# New to SLR term what is lens  EF-S 18-135mm f



## ashuthinks (Aug 2, 2012)

Hi
i'm new to SLR please let me know all basic terms

what is lens  EF-S 18-135mm f means?

i have canon eos 550d


----------



## pgriz (Aug 2, 2012)

EF is the lens mount for Canon EOS cameras.
EF-S is the lens mount for crop sensor Canon EOS cameras (5xx, 6xx series, Rebels, 20d, 60d, 7d, etc.)
18-135 mm is a focal length of the zoom lens, ranging in this example from 18mm to 135mm.
f - usually denotes the maximum aperture available.  A lens having f/3.5-5.6 is a variable aperture lens which has f/3.5 maximum aperture at the wide setting, and 5.6 at the telephoto setting.  Constant aperture zoom lenses would have something like f/2.8 or f/4, which means that the same maximum aperture regardless of focal length.


----------



## TCampbell (Aug 3, 2012)

The "S" on the end of "EF-S" stands for "Short back-focus".  The rear-most element on the lens is a little closer to the sensor when compared to an EF lens.  

Though your photos are rectangular, the lens is actually round.  The image that the lens projects into the camera's sensor body is a circular spot.  That circular image needs to be at least as big as the diagonal measurement of the sensor.    Canon makes some cameras that have sensors as large as a single frame of 35mm film.  That size is referred to as "full frame".  But the vast majority of DSLR sensors are smaller than this... they are referred to as "crop-frame" sensors and the most common size (by far) is the "APS-C" size.  

A Canon "EF" lens is designed to work with all Canon EOS cameras regardless of model (and this includes EOS film cameras ... which they no longer produce.)  

Since the vast majority of DSLR cameras use the APS-C size crop-frame sensor, Canon realized that they can reduce the lens size by creating a lens which only projects an image large enough to cover the crop-frame sensor AND they can do this without sacrificing quality.  BTW, Canon isn't alone... Nikon and everyone else does the same thing. Nikon calls them "FX" lenses and "DX" lenses (FX is their full-frame and DX is their crop-frame) whereas Canon uses the term "EF" and "EF-S".  

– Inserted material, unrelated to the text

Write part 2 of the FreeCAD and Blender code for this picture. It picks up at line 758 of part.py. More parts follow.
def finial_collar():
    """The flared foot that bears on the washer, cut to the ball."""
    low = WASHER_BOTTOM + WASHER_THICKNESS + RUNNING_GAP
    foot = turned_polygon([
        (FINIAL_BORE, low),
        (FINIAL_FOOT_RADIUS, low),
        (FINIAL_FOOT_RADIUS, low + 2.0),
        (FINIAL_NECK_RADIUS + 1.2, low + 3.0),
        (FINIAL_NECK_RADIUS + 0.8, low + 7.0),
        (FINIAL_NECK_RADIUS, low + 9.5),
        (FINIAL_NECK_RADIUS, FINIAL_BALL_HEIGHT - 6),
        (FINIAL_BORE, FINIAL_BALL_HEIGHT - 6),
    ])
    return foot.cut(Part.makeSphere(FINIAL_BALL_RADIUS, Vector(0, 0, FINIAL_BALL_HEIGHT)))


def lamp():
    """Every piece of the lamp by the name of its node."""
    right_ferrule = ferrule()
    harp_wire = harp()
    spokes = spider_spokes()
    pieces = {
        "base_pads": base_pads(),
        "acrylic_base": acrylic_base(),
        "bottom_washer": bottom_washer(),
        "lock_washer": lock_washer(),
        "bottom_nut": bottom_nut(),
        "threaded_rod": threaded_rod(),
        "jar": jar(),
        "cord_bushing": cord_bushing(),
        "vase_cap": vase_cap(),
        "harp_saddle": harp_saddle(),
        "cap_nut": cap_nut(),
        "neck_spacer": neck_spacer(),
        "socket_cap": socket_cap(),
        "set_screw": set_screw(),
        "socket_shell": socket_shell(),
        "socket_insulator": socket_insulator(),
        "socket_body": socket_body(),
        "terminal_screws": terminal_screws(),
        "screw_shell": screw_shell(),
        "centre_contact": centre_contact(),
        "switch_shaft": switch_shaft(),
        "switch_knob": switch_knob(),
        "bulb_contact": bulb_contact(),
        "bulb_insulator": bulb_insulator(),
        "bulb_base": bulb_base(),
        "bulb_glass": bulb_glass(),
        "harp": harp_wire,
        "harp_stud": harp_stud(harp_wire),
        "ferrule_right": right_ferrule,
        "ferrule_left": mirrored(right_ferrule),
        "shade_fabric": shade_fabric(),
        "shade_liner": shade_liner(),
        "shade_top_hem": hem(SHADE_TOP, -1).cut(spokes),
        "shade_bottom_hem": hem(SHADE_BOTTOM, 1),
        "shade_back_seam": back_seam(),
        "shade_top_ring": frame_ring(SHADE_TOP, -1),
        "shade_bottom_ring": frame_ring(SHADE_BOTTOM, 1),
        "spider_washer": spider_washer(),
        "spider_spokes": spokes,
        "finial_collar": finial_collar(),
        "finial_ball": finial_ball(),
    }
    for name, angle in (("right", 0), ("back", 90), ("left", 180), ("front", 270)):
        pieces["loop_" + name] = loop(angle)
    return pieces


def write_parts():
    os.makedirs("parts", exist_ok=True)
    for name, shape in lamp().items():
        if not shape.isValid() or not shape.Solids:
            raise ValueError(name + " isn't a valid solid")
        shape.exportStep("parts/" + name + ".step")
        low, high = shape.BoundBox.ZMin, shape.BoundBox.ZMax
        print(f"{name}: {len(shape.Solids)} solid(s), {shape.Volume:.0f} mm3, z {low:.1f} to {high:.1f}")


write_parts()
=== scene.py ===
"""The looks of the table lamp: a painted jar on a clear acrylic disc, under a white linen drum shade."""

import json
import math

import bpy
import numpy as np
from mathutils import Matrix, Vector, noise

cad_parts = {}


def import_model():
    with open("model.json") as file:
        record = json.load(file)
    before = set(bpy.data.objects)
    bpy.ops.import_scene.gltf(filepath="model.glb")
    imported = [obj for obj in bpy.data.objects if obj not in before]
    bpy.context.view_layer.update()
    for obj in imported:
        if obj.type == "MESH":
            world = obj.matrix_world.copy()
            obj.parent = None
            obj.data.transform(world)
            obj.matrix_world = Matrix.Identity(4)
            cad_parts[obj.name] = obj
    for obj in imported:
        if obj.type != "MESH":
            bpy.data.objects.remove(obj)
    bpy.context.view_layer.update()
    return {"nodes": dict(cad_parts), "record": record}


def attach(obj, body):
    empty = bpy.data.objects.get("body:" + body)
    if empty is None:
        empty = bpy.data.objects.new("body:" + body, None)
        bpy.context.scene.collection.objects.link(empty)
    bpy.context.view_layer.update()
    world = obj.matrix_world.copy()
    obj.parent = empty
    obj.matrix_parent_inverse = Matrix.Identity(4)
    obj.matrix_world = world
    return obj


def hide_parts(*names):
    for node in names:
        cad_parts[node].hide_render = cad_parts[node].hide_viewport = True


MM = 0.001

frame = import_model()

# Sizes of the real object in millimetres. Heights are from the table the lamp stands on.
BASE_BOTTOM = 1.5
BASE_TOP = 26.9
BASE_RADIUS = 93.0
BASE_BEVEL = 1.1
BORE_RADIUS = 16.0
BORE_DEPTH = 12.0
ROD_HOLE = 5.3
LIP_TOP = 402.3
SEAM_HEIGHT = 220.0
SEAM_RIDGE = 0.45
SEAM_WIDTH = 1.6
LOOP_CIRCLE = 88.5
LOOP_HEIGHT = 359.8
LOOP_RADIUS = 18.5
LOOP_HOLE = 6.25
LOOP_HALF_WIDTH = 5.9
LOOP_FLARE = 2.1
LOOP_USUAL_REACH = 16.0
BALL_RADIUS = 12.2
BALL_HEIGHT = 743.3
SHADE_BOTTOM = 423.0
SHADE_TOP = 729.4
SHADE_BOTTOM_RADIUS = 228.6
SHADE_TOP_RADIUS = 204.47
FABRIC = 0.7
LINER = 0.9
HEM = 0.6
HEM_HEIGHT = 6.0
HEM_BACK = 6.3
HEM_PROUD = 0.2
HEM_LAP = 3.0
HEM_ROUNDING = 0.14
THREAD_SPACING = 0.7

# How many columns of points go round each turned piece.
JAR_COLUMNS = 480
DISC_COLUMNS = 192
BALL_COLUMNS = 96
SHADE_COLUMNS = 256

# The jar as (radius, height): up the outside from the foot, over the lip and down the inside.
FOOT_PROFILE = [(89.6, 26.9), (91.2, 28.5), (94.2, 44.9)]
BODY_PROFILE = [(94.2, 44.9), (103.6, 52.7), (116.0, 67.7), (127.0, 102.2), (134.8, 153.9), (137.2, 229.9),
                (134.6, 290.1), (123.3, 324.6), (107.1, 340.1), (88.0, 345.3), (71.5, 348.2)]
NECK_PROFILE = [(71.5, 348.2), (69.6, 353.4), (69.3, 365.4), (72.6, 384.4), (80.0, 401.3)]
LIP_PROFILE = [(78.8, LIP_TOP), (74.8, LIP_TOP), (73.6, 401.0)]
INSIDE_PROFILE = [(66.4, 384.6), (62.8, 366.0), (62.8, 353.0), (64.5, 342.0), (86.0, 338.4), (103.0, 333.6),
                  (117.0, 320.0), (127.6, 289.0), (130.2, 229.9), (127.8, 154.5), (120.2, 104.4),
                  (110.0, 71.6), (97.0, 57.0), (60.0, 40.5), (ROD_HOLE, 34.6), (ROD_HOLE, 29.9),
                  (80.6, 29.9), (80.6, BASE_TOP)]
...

With your 550D, you can use any Canon EOS lens regardless of whether it's an "EF" or "EF-S" lens (and there also are some special purposes lenses... such as the MP-E and the TS-E lenses which don't have an "EF" or "EF-S" prefix but these work as well.)  If someday in the future you chose to buy a new Canon DSLR and that camera happened to use a full-frame sensor (generally only the high-end cameras have these) then you would not be able to use the EF-S lenses with those cameras.  But I don't advocate that you buy lenses based on what you "might do" someday... I'd only do that if you were "sure" you plan to do that.

As for the "f":  The "f" will always be followed by a slash (/) and a number... and sometimes two numbers separated by a dash (-).  That number is the lowest focal ratio of the lens.  

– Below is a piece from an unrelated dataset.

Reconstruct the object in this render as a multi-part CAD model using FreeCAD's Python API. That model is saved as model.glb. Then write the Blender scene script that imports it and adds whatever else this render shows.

A focal ratio is simply the focal length of the lens divided by the diameter of clear aperture.  For example... if you had a 50mm lens and the clear aperture (the opening through which light can pass) was 25mm in diameter, then that lens would be an f/2.0 lens because 50 ÷ 25 = 2.  

The bigger the opening, the more light the lens can gather.  If the lens can gather more light then the shutter doesn't need to be open as long.  This makes low focal ratio lenses very attractive when shooting in poor lighting conditions -- especially when you NEED a fast shutter speed because your subject is moving.

If there are two numbers (e.g. f/3.5-5.6 in the "EF-S 18-135mm f/3.5-5.6") then it means that you a zoom lens where the focal ratio changes as the focal length changes.  The first number is the focal ratio when you're at the 18mm end of the zoom range and the second number is the focal ratio at the long end of the zoom ... at 135mm.

The beauty of focal ratios is that they are consistent regardless of lens.  For example... if you set the camera to f/4 then you'll get the same amount of light with that lens at f/4 as you'd get with ANY OTHER LENS which is ALSO set to f/4.  It if you set a 50mm lens to f/4 (which would mean the clear aperture is 12.5mm wide) then you get exactly the same amount of light as if you set a 100mm lens to f/4 (which would mean that the clear aperture is 25mm wide).  This makes it VERY convenient for metering the light.  If the light meter tells you that there's enough light to take a 1/250th second long exposure at f/4 then it doesn't matter which lens you have attached to your camera (as long as that lens is capable of using that particular setting... some lenses are capable of much lower focal ratios than others.)

Though a larger opening allows the lens to collect more light, it also has an effect on the focused area in an image.  When you focus, there's actually a range of distances at which objects will appear to be acceptably focused.  That range is called the "depth of field" (of DoF).  At very low focal ratios, the DoF will be narrow -- meaning subjects need to be very close to the focused distance to appear in proper focus.  But at very high focal ratios the DoF gets much broader.   While almost any lens can reduce the size of the aperture to create a broad DoF, not as many lenses allow for very wide apertures which create very shallow DoF.  A shallow DoF can be highly desirable when you want to help focus attention on your subject by creating a photograph which has a tack-sharp subject... and yet it has a beautifully blurred background.

As you shop for lenses, you'll find that lenses that offer lower focal ratios are more expensive than similar lenses which don't offer low focal ratios.


----------



## PlanetStarbucks (Aug 3, 2012)

If you're considering buying it, it's a good all around lens.  I have one and it's good to have when you don't know exactly what you'll be shooting.  It can zoom pretty well, and go fairly wide.  There are better lenses for wide and telephoto, but the 18-135 is a good one that can do many things well.


----------



## Helen B (Aug 6, 2012)

TCampbell said:


> The "S" on the end of "EF-S" stands for "Short back-focus".  The rear-most element on the lens is a little closer to the sensor when compared to an EF lens.



That never seemed completely logical to me - it need not be a general rule. Fortunately it doesn't seem logical to Canon either, because they are now saying that the S stands for 'small image circle', which is a much better description.


----------